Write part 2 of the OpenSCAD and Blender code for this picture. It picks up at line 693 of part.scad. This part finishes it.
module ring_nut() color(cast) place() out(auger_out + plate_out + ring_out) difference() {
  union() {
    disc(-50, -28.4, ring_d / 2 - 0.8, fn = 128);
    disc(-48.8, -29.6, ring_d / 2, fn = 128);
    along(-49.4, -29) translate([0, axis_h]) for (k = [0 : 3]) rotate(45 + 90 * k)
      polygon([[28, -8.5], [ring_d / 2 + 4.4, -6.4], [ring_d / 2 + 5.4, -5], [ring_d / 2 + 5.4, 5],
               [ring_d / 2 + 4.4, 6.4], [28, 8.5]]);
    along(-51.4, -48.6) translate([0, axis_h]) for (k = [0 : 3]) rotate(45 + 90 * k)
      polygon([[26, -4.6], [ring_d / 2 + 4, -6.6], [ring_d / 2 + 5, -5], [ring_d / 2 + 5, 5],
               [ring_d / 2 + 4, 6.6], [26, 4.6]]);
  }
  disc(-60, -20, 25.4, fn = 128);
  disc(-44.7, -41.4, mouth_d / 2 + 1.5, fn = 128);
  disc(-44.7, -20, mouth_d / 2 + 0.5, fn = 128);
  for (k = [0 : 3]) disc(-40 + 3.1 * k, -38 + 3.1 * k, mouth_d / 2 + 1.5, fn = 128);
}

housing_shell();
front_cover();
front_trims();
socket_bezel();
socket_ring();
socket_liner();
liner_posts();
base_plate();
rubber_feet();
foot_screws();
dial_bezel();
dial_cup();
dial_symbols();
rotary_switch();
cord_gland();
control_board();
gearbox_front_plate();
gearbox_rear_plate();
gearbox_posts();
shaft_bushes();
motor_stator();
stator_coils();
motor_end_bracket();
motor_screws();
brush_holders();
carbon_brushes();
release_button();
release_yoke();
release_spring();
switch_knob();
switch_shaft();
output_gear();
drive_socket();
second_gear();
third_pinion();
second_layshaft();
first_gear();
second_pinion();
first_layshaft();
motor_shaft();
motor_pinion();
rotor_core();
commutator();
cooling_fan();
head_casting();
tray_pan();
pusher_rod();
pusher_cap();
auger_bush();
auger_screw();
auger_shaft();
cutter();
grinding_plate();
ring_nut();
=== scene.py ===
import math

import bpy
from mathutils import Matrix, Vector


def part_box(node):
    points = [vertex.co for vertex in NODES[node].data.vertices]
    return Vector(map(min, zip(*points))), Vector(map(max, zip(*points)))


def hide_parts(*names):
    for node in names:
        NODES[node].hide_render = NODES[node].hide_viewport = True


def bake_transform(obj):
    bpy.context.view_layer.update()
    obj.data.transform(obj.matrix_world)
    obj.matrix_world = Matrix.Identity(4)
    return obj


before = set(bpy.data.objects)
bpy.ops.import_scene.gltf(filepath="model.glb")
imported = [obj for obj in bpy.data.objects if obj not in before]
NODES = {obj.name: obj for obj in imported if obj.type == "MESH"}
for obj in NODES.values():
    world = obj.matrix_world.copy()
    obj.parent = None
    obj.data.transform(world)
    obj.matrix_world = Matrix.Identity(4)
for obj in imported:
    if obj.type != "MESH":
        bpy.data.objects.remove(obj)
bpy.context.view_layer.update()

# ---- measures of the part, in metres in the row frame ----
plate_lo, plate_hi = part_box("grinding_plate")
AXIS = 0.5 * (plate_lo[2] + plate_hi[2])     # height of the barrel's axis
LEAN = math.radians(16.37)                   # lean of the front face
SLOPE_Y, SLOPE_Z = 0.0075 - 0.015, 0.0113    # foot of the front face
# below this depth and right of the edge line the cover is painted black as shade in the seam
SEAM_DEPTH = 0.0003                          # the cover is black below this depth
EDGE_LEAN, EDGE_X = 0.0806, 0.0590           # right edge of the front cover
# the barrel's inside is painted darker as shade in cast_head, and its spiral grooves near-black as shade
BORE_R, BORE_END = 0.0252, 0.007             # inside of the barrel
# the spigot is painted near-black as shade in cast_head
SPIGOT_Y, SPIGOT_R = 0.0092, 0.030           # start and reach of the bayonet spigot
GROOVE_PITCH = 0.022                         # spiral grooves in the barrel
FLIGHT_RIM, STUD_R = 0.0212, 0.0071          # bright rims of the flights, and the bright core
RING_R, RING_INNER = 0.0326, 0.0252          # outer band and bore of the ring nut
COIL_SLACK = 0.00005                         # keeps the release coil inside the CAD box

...

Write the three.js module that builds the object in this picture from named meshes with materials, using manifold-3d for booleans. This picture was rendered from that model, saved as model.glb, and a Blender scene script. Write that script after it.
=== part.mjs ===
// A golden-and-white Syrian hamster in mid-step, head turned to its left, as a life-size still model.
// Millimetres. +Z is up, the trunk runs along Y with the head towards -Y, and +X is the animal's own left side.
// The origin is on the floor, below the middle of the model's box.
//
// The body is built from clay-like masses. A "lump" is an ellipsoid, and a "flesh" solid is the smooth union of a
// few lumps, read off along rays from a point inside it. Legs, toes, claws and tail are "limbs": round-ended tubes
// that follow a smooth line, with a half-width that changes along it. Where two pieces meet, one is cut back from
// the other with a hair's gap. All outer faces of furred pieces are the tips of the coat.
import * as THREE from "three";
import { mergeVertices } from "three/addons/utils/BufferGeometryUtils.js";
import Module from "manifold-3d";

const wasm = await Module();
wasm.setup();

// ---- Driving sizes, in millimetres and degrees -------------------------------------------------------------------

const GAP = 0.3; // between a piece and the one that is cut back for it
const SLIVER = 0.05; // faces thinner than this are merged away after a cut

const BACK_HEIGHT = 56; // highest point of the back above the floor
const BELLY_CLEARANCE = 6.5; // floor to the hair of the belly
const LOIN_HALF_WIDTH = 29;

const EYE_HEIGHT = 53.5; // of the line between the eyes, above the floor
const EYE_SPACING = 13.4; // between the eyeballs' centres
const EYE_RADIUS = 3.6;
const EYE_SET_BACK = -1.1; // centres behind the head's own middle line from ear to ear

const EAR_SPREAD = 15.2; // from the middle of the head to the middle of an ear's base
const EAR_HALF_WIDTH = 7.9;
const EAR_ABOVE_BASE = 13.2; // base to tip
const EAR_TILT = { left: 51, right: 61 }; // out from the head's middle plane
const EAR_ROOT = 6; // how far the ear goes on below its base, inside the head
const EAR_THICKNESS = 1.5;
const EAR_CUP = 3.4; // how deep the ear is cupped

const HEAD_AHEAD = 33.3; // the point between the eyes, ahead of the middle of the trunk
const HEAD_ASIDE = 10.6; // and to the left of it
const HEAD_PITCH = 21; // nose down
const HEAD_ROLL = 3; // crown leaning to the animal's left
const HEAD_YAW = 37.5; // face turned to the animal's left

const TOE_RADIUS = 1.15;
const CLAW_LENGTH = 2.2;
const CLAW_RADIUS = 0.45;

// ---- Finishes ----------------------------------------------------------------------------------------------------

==

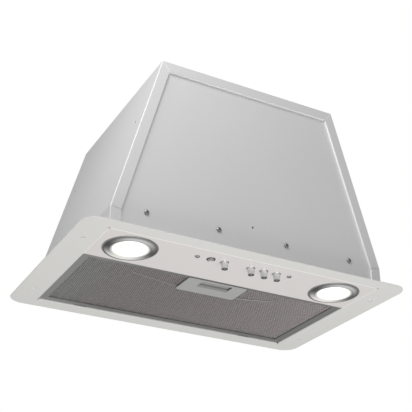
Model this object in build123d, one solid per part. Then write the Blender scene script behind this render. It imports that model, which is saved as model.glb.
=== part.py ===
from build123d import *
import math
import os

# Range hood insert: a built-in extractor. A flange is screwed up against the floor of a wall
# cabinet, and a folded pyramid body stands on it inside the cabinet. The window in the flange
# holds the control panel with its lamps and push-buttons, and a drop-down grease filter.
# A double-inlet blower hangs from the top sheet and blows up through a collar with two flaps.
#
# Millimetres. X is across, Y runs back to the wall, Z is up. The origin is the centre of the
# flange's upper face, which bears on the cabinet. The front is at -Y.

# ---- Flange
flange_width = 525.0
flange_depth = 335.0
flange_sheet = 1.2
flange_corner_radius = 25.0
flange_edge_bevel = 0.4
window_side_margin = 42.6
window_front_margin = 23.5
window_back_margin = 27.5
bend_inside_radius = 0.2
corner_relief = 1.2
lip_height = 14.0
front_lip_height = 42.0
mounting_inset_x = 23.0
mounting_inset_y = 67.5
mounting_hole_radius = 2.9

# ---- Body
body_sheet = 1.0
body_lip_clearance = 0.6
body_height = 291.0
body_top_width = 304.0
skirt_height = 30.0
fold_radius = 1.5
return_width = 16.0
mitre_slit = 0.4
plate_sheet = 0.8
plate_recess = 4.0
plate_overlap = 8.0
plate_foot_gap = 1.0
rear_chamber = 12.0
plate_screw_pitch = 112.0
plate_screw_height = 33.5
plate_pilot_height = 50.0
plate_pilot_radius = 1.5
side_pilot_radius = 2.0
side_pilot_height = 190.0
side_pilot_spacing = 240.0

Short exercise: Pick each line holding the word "imported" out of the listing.

Written answer:
imported = [obj for obj in bpy.data.objects if obj not in before]
NODES = {obj.name: obj for obj in imported if obj.type == "MESH"}
for obj in imported:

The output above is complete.